How do we get by this one? |
We were among the lucky ones.
We’d heard of the landslides in Laos. The horror stories and pained, annoyed faces from backpackers who recalled their treacherous journeys had us ready for any landslides in Laos that came our way. Trekking one hour with a 10-kilogram backpack past a landslide in the mountaintops of who-knows-where, Laos,was something we started mentally preparing ourselves for before we left Luang Prabang on the morning on the 9th.
The roads in Laos are not roads at all; they’re sporadic strips of mud weaving around potholes. You would think our driver was incredibly intoxicated with the swerves he was making. I felt like a rag doll, and sitting in the backseat of our ‘luxurious’ minivan wasn’t making the situation any easier, even though Molly and I had room to spare. Everyone else was packed in the rows in front of us.
The trip like the one from Luang Prabang, Laos, to Vang Vieng, Laos, is the perfect example why it’s best to backpack Asia when you’re young. The journey should take about 6 hours, but by Laos time that means it really takes about 2 days. Not only are the people incredibly slow paced and laid back, but the la landslides along the way don’t make traveling through Laos any easier.
We left at about 2 p.m., and the whole drive was trhough windy mountainy roads. We made it about an hour or so before we pulled over. It wasn’t for any bathroom stops or scenic picture taking. No, no – this was for the landslide that was in the process of being cleaned up. We braced ourselves for the worst, preparing for about 3 hours waiting out the landslide until we could continue driving, as mod backpackers told us they were stopped anywhere from 3 hours to 10 hours on the side of the road.

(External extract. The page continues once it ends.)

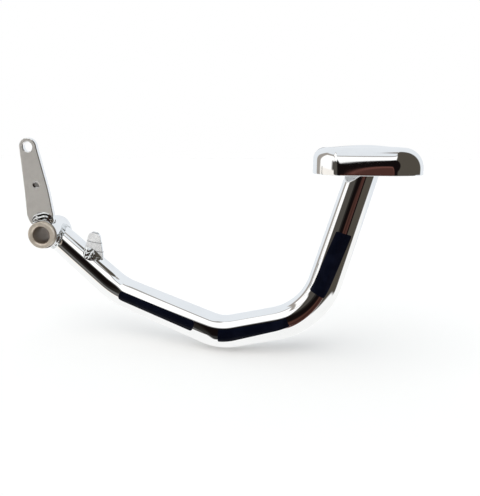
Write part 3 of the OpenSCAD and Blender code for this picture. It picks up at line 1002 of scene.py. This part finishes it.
class PEDAL_OT_beads(bpy.types.Operator):
    """Lay the weld beads at the boss, the lever, the ear and the pad"""
    bl_idname = "pedal.beads"
    bl_label = "Weld beads"

    def execute(self, context):
        scene = context.scene
        course = Course(scene.pedal_arm)
        for name, weld, shape in (
                ("bead_arm", "arm_weld", self.round_arm(scene.pedal_pivot, course)),
                ("bead_lever", "lever_weld",
                 self.on_lever(scene.pedal_pivot.boss_radius, scene.pedal_lever)),
                ("bead_ear", "tab_weld", self.at_ear(course)),
                ("bead_pad", "pad_weld", self.under_pad(course, scene.pedal_pad.sheet))):
            shape.make(name, finish("Bead_chrome"), "pedal", (weld,), slot="bead")
        return {'FINISHED'}

    def round_arm(self, pivot, course):
        """Round the tube's coped end, on the boss."""
        boss = pivot.boss_radius
        leg_tube, leg_boss, least_slope = 1.9 * MM, 1.7 * MM, 0.55
        nearest, farthest = pivot.boss_near + 0.8 * MM, pivot.boss_far - 0.55 * MM
        root, along = course.axis(0.0)
        sections = []
        for i in range(180):
            psi = math.tau * i / 180
            meet = reach_of_cylinder(course.skin(0.0, psi), along, boss)
            ripple = (0.10 * math.sin(17.0 * psi) + 0.07 * math.sin(29.0 * psi + 1.0)) * MM
            foot = course.skin(meet, psi)
            slope = along.dot(Vector((foot.x, 0.0, foot.z)).normalized())
            reach = (leg_tube + ripple) / max(least_slope, slope)
            outward = (foot - (root + along * meet)).normalized()
            slide = foot + outward * (leg_boss + ripple)
            slide.y = min(max(slide.y, nearest), farthest)
            deep = course.skin(meet - 0.1 * MM, psi, -0.6 * MM)
            sections.append(section(
                course.skin(meet + reach, psi, -TOE_SINK), on_cylinder(slide, boss - TOE_SINK),
                on_cylinder(deep, boss - 0.5 * MM), 0.18 * MM + ripple,
                lump=0.24 * MM, rolls=1.6, shift=0.3 * math.sin(5.0 * psi)))
        shape = Shape()
        lay_bead(shape, sections, True)
        return shape

    def on_lever(self, boss, lever):
        """Over the boss, on both faces of the lever."""
        shape = Shape()
        sink, low_edge, thin_end = 0.4 * MM, 0.3 * MM, 0.2 * MM
        for face, side, high, room, reach, lean in (
                (lever.near, -1.0, 5.7 * MM, 1.75 * MM, 43.0, 1.0),
                (lever.far, 1.0, 3.1 * MM, 2.2 * MM, 34.0, -9.0)):
            sections = []
            for i in range(61):
                t = i / 60.0
                a = math.radians(90.0 + lean + lerp(reach, -reach, t))
                full = math.sin(math.pi * t) ** 0.45 if 0 < i < 60 else 0.12
                ripple = 0.045 * MM * wave(6.0 * t)
                radial = Vector((math.cos(a), 0.0, math.sin(a)))
                toe_a = radial * (boss + low_edge + (high - low_edge) * full + ripple)
                toe_a.y = face - side * TOE_SINK
                toe_b = radial * (boss + 0.25 * MM)
                toe_b.y = face + side * (thin_end + (room - thin_end) * full)
                deep = radial * (boss - sink)
                deep.y = face - side * sink
                lump = (0.42 + 0.14 * wave(3.3 * t, 1.0) + 0.10 * wave(7.1 * t)) * MM
                sections.append(section(toe_a, toe_b, deep, (ripple - 0.1 * MM) * full,
                                        lump * full, 2.2, 0.20 * wave(1.7 * t, 0.6)))
            lay_bead(shape, sections, False)
        return shape

    def at_ear(self, course):
        """At the foot of the ear, down over the near side of the tube."""
        begin, end = 27.4 * MM, 40.2 * MM
        leg_ear, leg_tube, draw_in = 3.6 * MM, 7.0 * MM, 1.2 * MM
        sections = []
        for i in range(81):
            t = i / 80.0
            full = max(0.06, math.sin(math.pi * t) ** 0.5)
            s, psi = spot_at(course, lerp(begin, end, t), TAB_LOW.y)
            ripple = 0.06 * MM * wave(3.5 * t)
            toe_a = course.skin(s, psi) + Vector((0.0, TOE_SINK, (leg_ear + ripple) * full))
            down = (leg_tube * full + ripple) / course.radius(s)
            toe_b = course.skin(s + draw_in * (0.5 - t), psi - down, -TOE_SINK)
            deep = course.skin(s, psi + 0.02, -0.6 * MM)
            lump = (0.40 + 0.20 * wave(3.1 * t, 0.8) + 0.16 * wave(6.7 * t, 2.0)) * MM
            sections.append(section(toe_a, toe_b, deep, (0.35 * MM + ripple) * full,
                                    lump * full, 2.7, 0.35 * wave(2.3 * t)))
        shape = Shape()
        lay_bead(shape, sections, False)
        return shape

    def under_pad(self, course, sheet):
        """Round the tube, under the pad."""
        under = PAD_HIGH.z - sheet
        leg_tube, leg_pad, sink = 2.9 * MM, 2.6 * MM, 0.3 * MM
        top_s = course.length - END
        centre, up = course.axis(top_s)
        centre = centre + up * ((under - centre.z) / up.z)
        sections = []
        for i in range(144):
            psi = math.tau * i / 144
            ripple = 0.05 * MM * math.sin(18.0 * psi)
            edge = course.skin(top_s, psi)
            edge = edge + up * ((under - edge.z) / up.z)
            out = Vector((edge.x - centre.x, edge.y - centre.y, 0.0)).normalized()
            toe_b = edge + out * (leg_pad + ripple)
            toe_b.z = under - 0.35 * MM
            deep = edge - out * 0.5 * MM
            deep.z = under + sink
            loop = section(edge - up * (leg_tube + ripple), toe_b, deep,
                           -0.25 * MM + 0.4 * ripple)
            loop.insert(-1, Vector((toe_b.x, toe_b.y, under + sink)))
            sections.append(loop)
        shape = Shape()
        lay_bead(shape, sections, True)
        return shape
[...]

This was like a free-for-all. The second the landslide was cleaned up, drivers were rounding up their cars with the English equivalent of “go, go, go!”. It was like a mad dash to the van, and our driver started driving before most people were in the car and properly seated. The two locals we picked up along the way were jumping in as we were on the move. Everyone is just driving like mad, cutting one another off to make through as little bits of rubble and tree and mud and everything else rolled down the mountain on our right hand side, our left was just a drop off.
It was one of the most entertaining yet terrifying minutes of my life, but we made it through safe and sound.

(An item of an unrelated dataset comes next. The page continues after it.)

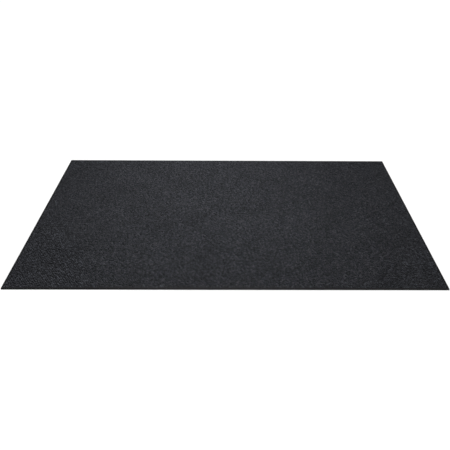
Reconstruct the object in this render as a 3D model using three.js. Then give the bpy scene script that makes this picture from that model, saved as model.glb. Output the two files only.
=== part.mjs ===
// Low-profile loop pile entrance mat. From the floor up it is a flexible vinyl backing sheet, a latex
// pre-coat that locks the tufts, a woven primary cloth that carries them, and the loop pile. Four slim
// edge strips, mitred at the corners, seal the cut edge of the layers.
//
// Millimetres, +Z up. The origin is on the floor under the middle of the mat, and +X runs along its
// long side. Every layer keeps its full coordinates, so that touching faces share one plane exactly.

import * as THREE from "three";
import { mergeVertices } from "three/addons/utils/BufferGeometryUtils.js";

// Overall size of the mat, over its edge strips.
const matLength = 900;
const matWidth = 600;

// Layers, from the floor up.
const backingThickness = 1.5;
const precoatThickness = 0.5;
const clothThickness = 0.5;
const pileHeight = 3;

// The pile is lower along its border, where its outer loops are shorter and lean out a little.
const shoulderWidth = 8;
const shoulderDrop = 1.75;
const shoulderSteps = 5;

// Edge strip: an upright wall round the cut edge, and a flange let in under the backing sheet.
const wallThickness = 3.25;
const wallCover = 1;
const wallCornerRadius = 1;
const wallCornerSegments = 6;
const flangeWidth = 12;
const flangeThickness = 0.75;
const flangeClearance = 0.3;
const mitreGap = 0.3;

// Heights of the faces between the layers. The wall covers the foot of the pile.
const backingTop = backingThickness;
const precoatTop = backingTop + precoatThickness;
const clothTop = precoatTop + clothThickness;
const pileTop = clothTop + pileHeight;
const wallHeight = clothTop + wallCover;

function material(color, roughness) {
  return new THREE.MeshStandardMaterial({ color, roughness, metalness: 0 });
}

const vinylBlack = material(0x1b1c1e, 0.6);
const stripBlack = material(0x141516, 0.5);
const latexGrey = material(0x6f6c66, 0.8);
const clothGrey = material(0x2c2d30, 0.9);
const yarnCharcoal = material(0x323337, 0.95);

// One rectangle of a loft, drawn in from the mat's outline by an inset, at a height.
function matRectangle(inset, z) {
  return { length: matLength - 2 * inset, width: matWidth - 2 * inset, z };
}

// A closed solid through stacked rectangles, listed from the floor up.
function rectangularLoft(rectangles) {
  const positions = rectangles.flatMap(({ length, width, z }) => [
    -length / 2, -width / 2, z,
    length / 2, -width / 2, z,
    length / 2, width / 2, z,
    -length / 2, width / 2, z,
  ]);
  const triangles = [];
  const addQuad = (a, b, c, d) => triangles.push(a, b, c, a, c, d);
  const top = 4 * (rectangles.length - 1);

  addQuad(3, 2, 1, 0);
  for (let low = 0; low < top; low += 4) {
    for (let corner = 0; corner < 4; corner++) {
      const next = (corner + 1) % 4;
      addQuad(low + corner, low + next, low + 4 + next, low + 4 + corner);
    }
  }
  addQuad(top, top + 1, top + 2, top + 3);

  const geometry = new THREE.BufferGeometry();
  geometry.setAttribute("position", new THREE.Float32BufferAttribute(positions, 3));
  geometry.setIndex(triangles);
  return geometry;
}

function namedMesh(name, geometry, finish) {
  geometry.computeVertexNormals();
  const mesh = new THREE.Mesh(geometry, finish);
  mesh.name = name;
  return mesh;
}

// The backing fills the mat inside the strips' walls. Its underside is stepped in all round, so that
// the strips' flanges lie flush with it on the floor.
function backingSheet() {
  const coreInset = flangeWidth + flangeClearance;
  const geometry = rectangularLoft([
    matRectangle(coreInset, 0),
    matRectangle(coreInset, flangeThickness),
    matRectangle(wallThickness, flangeThickness),
    matRectangle(wallThickness, backingTop),
  ]);
  return namedMesh("backing_sheet", geometry, vinylBlack);
}

// A flat layer between two heights, out to the strips' walls.
function flatLayer(name, bottom, top, finish) {
  const geometry = rectangularLoft([
    matRectangle(wallThickness, bottom),
    matRectangle(wallThickness, top),
  ]);
  return namedMesh(name, geometry, finish);
}

// The pile's envelope: a flat top that falls away in a parabola over the shoulder to the wall.
function loopPile() {
  const rectangles = [matRectangle(wallThickness, clothTop)];
  for (let step = 0; step <= shoulderSteps; step++) {
    const inward = step / shoulderSteps;
    const z = pileTop - shoulderDrop * (1 - inward) ** 2;
    rectangles.push(matRectangle(wallThickness + shoulderWidth * inward, z));
  }
  return namedMesh("loop_pile", rectangularLoft(rectangles), yarnCharcoal);
}

// The strip's section: x is the depth in from the mat's outer face and y is the height.
function stripSection() {
  const section = new THREE.Shape();
  section.moveTo(0, 0);
  section.lineTo(flangeWidth, 0);
  section.lineTo(flangeWidth, flangeThickness);
  section.lineTo(wallThickness, flangeThickness);
  section.lineTo(wallThickness, wallHeight);
  section.lineTo(wallCornerRadius, wallHeight);
  section.absarc(
    wallCornerRadius, wallHeight - wallCornerRadius, wallCornerRadius, Math.PI / 2, Math.PI, false);
  return section;
}

// One strip along a side of the mat. The section is swept along the side, and each of its points
// stops short of the corner by its own depth, which mitres the ends at 45 degrees.
function edgeStrip(name, sideLength, across, turns) {
  const swept = new THREE.ExtrudeGeometry(
    stripSection(), { depth: 1, bevelEnabled: false, curveSegments: wallCornerSegments });
  swept.deleteAttribute("normal");
  swept.deleteAttribute("uv");
  const geometry = mergeVertices(swept);
  const points = geometry.getAttribute("position");
  const endGap = mitreGap / Math.SQRT2;
  for (let i = 0; i < points.count; i++) {
    const depth = points.getX(i);
    const height = points.getY(i);
    const end = points.getZ(i) > 0.5 ? 1 : -1;
    points.setXYZ(i, end * (sideLength / 2 - depth - endGap), depth - across / 2, height);
  }
  const strip = namedMesh(name, geometry, stripBlack);
  strip.rotation.z = turns * Math.PI / 2;
  return strip;
}

function edgeStrips() {
  const strips = new THREE.Group();
  strips.add(
    edgeStrip("front_edge_strip", matLength, matWidth, 0),
    edgeStrip("right_edge_strip", matWidth, matLength, 1),
    edgeStrip("rear_edge_strip", matLength, matWidth, 2),
    edgeStrip("left_edge_strip", matWidth, matLength, 3),
  );
  return strips;
}

const mat = new THREE.Group();
mat.add(
  backingSheet(),
  flatLayer("latex_precoat", backingTop, precoatTop, latexGrey),
  flatLayer("primary_backing_cloth", precoatTop, clothTop, clothGrey),
  loopPile(),
  edgeStrips(),
);

export default mat;
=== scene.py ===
"""Low-profile loop pile entrance mat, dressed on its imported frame.

The pile is real yarn: rows of small loops tufted through a woven cloth. Under the cloth lie the latex
pre-coat and a vinyl backing sheet with moulded grip studs, and four slim vinyl strips seal the edge.
Everything is in metres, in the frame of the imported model.
"""

import math

import bpy
from mathutils import Matrix, Vector


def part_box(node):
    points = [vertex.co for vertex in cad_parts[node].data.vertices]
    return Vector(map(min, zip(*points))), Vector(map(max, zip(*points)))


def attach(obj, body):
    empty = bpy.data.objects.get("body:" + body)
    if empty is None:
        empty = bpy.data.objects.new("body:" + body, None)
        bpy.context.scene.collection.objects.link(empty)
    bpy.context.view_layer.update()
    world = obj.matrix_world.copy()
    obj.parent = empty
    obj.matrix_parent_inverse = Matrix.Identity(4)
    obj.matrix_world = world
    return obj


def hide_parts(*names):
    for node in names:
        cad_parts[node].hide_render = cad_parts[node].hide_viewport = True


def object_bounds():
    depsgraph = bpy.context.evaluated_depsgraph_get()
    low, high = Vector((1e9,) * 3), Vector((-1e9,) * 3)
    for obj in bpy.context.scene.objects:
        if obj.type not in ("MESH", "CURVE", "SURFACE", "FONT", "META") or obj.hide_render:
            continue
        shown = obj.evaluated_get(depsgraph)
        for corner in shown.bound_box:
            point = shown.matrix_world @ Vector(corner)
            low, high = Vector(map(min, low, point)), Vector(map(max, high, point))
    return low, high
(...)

The entire drive will be forever etched into my memory. Laos is just beyond comprehension incredible. As tired as I was for waking up at 4:45 to watch the alms giving (the monks collecting their daily rations of food for the day), I couldn’t bring myself to close my eyes. Laos is lucious, endless rolling green hills unlike anything I’ve ever encountered. It was and will be one of the most memorable rides of my life. If you have ever read the Alchemist, there’s a quote somewhere in the book where the author says something along the lines of, if you’ve ever taken a moment to contemplate one grain of sand, you with see it in all the marvels of the universe
That is all I kept thinking of the entire drive through Laos. It was mind blowing to me that I was just one person in this huge world, and it just felt endless.

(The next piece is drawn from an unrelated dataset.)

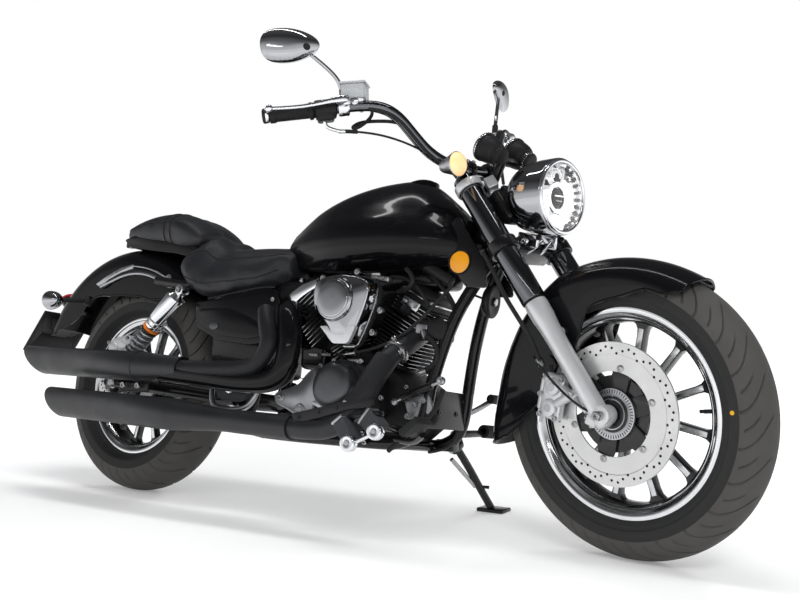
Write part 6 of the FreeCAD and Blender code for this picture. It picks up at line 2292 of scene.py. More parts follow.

There were tons of mountainside villages along the side of the road, their huts situated with a backdrop that made you wonder whether they ever take it for granted. People were bathing and showering in the little ditches alongside the road, this little pipe extending out and bringing them fresh water from the mountaintops. There were 10 people at a time huddled around the pipe. The men kept on their underwear and the women were master at showering with a towel on. Kids were playing in the dirt, and I found myself wondering whether they ever get bored and how they keep themselves entertained. The backdrop was incredible beyond belief, but I couldn’t imagine growing up that way. It was the first time in my life I felt like I saw extreme poverty, these little one room shacks filled with people and a huge satelite dish next to them. Crazy, no?
I am on someone else’s computer, so I am going to cut this short. I watched Mikey’s game yesterday from an Aussie bar in Vang Vieng – a backpacker’s heaven and rite of passage. This is probably my favorite place of all time, because at the start of each day of tubing down the Mekong river, lined with bars on each be side, you get different color rope bracelets. So, yeah, let’s just say a few more days here and my arm won’t be visible anymore.
Published from Vang Vieng, Laos. (my location button won’t work at the moment so I wrote it in myself.)